Donald Trump said he was not happy about North Korea’s recent military tests. The US President told reporters at the White House on Thursday that “we’re looking” at the situation “very seriously right now.”

He said the weapons were smaller, short-range missiles, but added: “Nobody’s happy about it.”

Trump, who has met with Kim twice now, said: “I don’t think they’re ready to negotiate.”

The military at first said they were launched from Sino-ri, home to a North Korean ballistic missile base. But it later confirmed that the launchpad was Kusong, a town north of Sino-ri, which has been linked in the past with the North’s first solid-fuel midrange ballistic missile, the Pukguksong-2.

The latest tests coincided with the arrival of Stephen Biegun, the US envoy for North Korea, in Seoul to meet with South Korean officials to explore ways to resume stalled talks over the North’s nuclear weapons programme.

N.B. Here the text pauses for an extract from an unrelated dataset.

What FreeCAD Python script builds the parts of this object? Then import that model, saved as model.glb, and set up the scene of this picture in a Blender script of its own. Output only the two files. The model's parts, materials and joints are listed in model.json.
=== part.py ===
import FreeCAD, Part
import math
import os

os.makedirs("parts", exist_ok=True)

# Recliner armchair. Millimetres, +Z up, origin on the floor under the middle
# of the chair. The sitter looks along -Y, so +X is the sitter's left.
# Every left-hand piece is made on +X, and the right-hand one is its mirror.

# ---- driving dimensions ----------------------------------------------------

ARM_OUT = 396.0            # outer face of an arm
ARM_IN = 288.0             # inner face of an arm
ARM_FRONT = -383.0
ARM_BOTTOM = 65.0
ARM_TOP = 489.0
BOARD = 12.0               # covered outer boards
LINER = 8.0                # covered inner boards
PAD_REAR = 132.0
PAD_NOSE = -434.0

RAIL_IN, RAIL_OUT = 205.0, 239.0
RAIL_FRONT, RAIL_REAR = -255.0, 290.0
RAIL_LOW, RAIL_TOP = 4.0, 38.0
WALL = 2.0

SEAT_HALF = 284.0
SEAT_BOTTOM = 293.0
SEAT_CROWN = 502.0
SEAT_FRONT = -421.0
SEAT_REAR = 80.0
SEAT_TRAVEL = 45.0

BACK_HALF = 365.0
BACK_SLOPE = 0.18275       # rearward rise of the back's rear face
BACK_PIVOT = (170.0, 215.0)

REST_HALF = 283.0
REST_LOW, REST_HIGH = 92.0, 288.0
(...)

A few hours after the confirmation of the missile launch, the US justice department announced that it had for the first time seized a North Korean shipping vessel that had been violating American law and international sanctions.

Prosecutors said the carrier ship, the Wise Honest, was being used to export North Korean coal, a vital component of the country’s economy that is under debilitating sanctions.

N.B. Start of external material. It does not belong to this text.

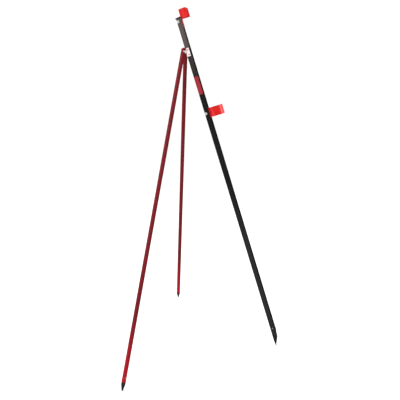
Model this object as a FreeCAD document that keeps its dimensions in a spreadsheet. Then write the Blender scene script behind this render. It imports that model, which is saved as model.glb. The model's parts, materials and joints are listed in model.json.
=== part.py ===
import FreeCAD, Part
import math
import os
import Sketcher
from FreeCAD import Placement, Rotation, Vector

# Three-legged field rest for a rod or staff. A rectangular black pole leans on two thin folding legs and
# carries two open cradles on its front face. Millimetres; +Z up; X runs from the legs' feet to the pole's
# point; Y is left. "Station" is the distance up the pole, from where its middle line meets the ground.

# ---------------------------------------------------------------- driving sizes
DRIVING = {
    # pole
    "pole_top": 1695,            # station of the tube's upper end
    "pole_depth": 22,            # front to back
    "pole_width": 35,            # side to side
    "pole_wall": 2,
    "lean": 17.43,               # degrees from upright
    "cut_front": 78,             # stations of the oblique cut at the foot, front and back
    "cut_back": 33,
    # spike
    "spike_shoulder": 58,        # where the spike leaves the line of the inner front wall
    "spike_knee": 44,
    "spike_knee_front": 7,       # how far in front of the middle line the knee stands
    "spike_depth_in": 130,       # station of the spike's hidden top end
    "spike_tip_width": 6,
    "spike_pin_radius": 2,
    "spike_pin_station": 105,
    # top cap
    "cap_rise_back": 3,
    "cap_rise_front": 6,
    "cap_overhang": 3.5,
    "cap_side_overhang": 1,
    "cap_plug_length": 52,
    # cradles, shared
    "cradle_radius": 21,
    "cradle_wall": 3.2,
    "screw_radius": 2,
    "screw_head_radius": 3.8,
    "screw_head_height": 1.5,
    "screw_recess": 0.2,         # how far a head sits below the surface that the rod lies on
    "screw_head_clearance": 0.3,
    "screw_length": 13,
    # upper cradle
    "upper_drop": 6,             # from the pole's upper end down to the cradle's lower end
    "upper_height": 44,
    "upper_reach": 50,           # front edge, from the pole's middle line
    "tongue_width": 24,
    "tongue_drop": 45,           # below the pole's upper end
    "upper_screw_low": 39,       # both below the pole's upper end
    "upper_screw_high": 26,
    "lash_hole_radius": 2.5,
    "lash_hole_ahead": 36,       # in front of the pole's middle line
    "lash_hole_up": 29,          # above the cradle's lower end
    # lower cradle
    "lower_bottom": 1211,
    "lower_height": 45,
    "lower_straight": 62,        # where the straight walls end and the flared lips begin
    "lip_length": 15,
    "lip_angle": 12,
    "pad_width": 30,
    "pad_thickness": 3,
    "lower_screw_edge": 9,       # from the cradle's ends to its screws
    "insert_margin": 6,          # how far the inner block runs past the cradle
    # cross bolts that hold the cradles' inner blocks
    "cross_bolt_radius": 3,
    "cross_bolt_back": 5.5,      # behind the pole's middle line
    "cross_bolt_drop": 15,       # from the pole's upper end down to the upper bolt
    "cross_bolt_clearance": 0.2,
    "cross_washer_radius": 7,
    "cross_washer_thickness": 1.6,
    "cross_head_radius": 5.77,
    "cross_head_height": 4,
    "cross_nut_height": 5,
    "bolt_end": 2,               # thread standing out of a nut
    # hinge plates
    "plate_thickness": 2.5,
    "plate_front": 7,            # front edge, from the pole's middle line
    "plate_bottom": 1514,
    "plate_height": 39,
    "plate_bolt_edge": 8,
    "plate_bolt_radius": 2.5,
    "plate_bolt_clearance": 0.1,
    "plate_head_radius": 4.75,
    "plate_head_height": 2.7,
    "plate_nut_radius": 4.62,
    "plate_nut_height": 4,
    "sleeve_radius": 4,
    # leg hinges
    "pivot_station": 1542,
    "pivot_back": 22,
    "pivot_out": 11.7,           # from the pole's side face
    "leg_turn": 42.78,           # degrees from straight back to the plane that a leg swings in
    "leg_spread": 31.18,         # degrees between the pole and an open leg
    "pivot_radius": 2.5,
    "pivot_clearance": 0.05,
    "ear_radius": 9,
    "slot_depth": 11,            # from the pivot to the floor of the leg's slot
    "stop_gap": 0.05,
    "heel_width": 6,
    "pivot_washer_radius": 5.5,
    "pivot_washer_thickness": 1,
    "pivot_washer_gap": 0.05,
    "pivot_head_radius": 4.62,
    "pivot_head_height": 3.5,
    "pivot_nut_height": 5,
    # legs
    "leg_radius": 10,
    "leg_wall": 1.5,
    "leg_flat_cut": 0.8,         # depth of the flats that the pivot bolt seats on
    "leg_head_radius": 11.5,
    "leg_head_rise": 7,          # from the pivot to the centre of the head's rounding
    "plug_length": 34,
    "foot_length": 34,           # visible, from the tube's end to the centre of the rounded point
    "foot_collar": 8,
    "foot_point_radius": 3.5,
    "foot_spigot": 32,
    "foot_pin_radius": 1.5,
    "foot_pin_height": 20,       # above the tube's lower end
    # label
    "label_bottom": 1328,
    "label_height": 87,
    "label_thickness": 0.4,
    "label_margin": 0.5,         # from the label's edges to the pole's
}

doc = FreeCAD.newDocument("RodRest")
sheet = doc.addObject("Spreadsheet::Sheet", "Sizes")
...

The ship was first impounded by Indonesia last April and the justice department obtained a seizure warrant in July. Officials said the timing of the complaint for forfeiture was not linked to recent strains between the two countries.

However, analysts believe the resumption of North Korean missile tests could herald a gradual escalation of tensions between Washington and Pyongyang after last year’s diplomatic detente.

On Wednesday, the North said that last weekend’s “strike drill” was “regular and self-defensive” and had “neither targeted anyone nor led to an aggravation of the situation in the region.”

The tests come just months after a failed second summit in February in Hanoi between the North’s leader, Kim Jong-un, and Donald Trump, the US president.

Kim had hoped to win relief from punishing sanctions in return for a partial dismantlement of his country’s nuclear weapons programme, but the meeting ended without a deal and negotiations have since come to a standstill.

Experts believe that Pyongyang is using the military tests to raise pressure on Washington to reignite talks, and to reassert Kim’s strength to the North Korean public which is facing increasing economic hardships and food shortages.

Last month Kim issued a end of the year ultimatum to resolve differences with the US over nuclear disarmament. Analysts say that recent tests are an indication that Kim is losing patience with Washington but that the window for negotiations is not yet closed.

“Pyongyang is getting frustrated with the lack of concessions on the part of the US, as well as slow US-ROK [South Korea] dialogue. The North does not want to play an endless waiting game with a divided US administration that cannot achieve common goals with Seoul,” said Edward Howell, a North Korea expert at Oxford University.

“Pyongyang wants concrete commitments to sanctions relief, and a realisation from Washington that no matter how much the US pushes for denuclearisation on US terms, Pyongyang will not comply,” he added.

“Put simply, it wants the world to listen to its demands. If not, it has nuclear and missile capability after all.”

Saturday’s drill was the first test of a ballistic missile by North Korea since November 2017. However, it did not violate Kim’s self-imposed nuclear and missile-testing moratorium, which only applied to intercontinental-range ballistic missiles capable of striking the United States.

The significance of the drill was played down by Washington. President Trump voiced confidence at the weekend that Kim would not “break his promise” or do anything to interfere with North Korea’s economic potential. “Deal will happen!” he tweeted.

By contrast, a statement from South Korea’s presidential Blue House said it was “greatly concerned” at the resumption of tests, calling them a violation of a military agreement signed by both Koreas last year to completely cease “all hostile acts”.

The presidential office said on Thursday that it was keeping “close tabs” on the current security situation.

During an interview with the KBS news channel, Moon Jae-in, the South Korean president, said it was premature to conclude whether Pyongyang had violated UN Security Council resolutions prohibiting it from using ballistic missile technology.

He said the North appeared to be demonstrating its displeasure with the breakdown of the Hanoi summit.

But he indicated that plans for possible food aid to the South’s impoverished neighbour were still on track.

The Japanese ministry of defence confirmed that the missiles had not landed in its territorial waters. “At the moment, we don’t see any situation that would immediately impact on Japan’s security,” it said in a statement.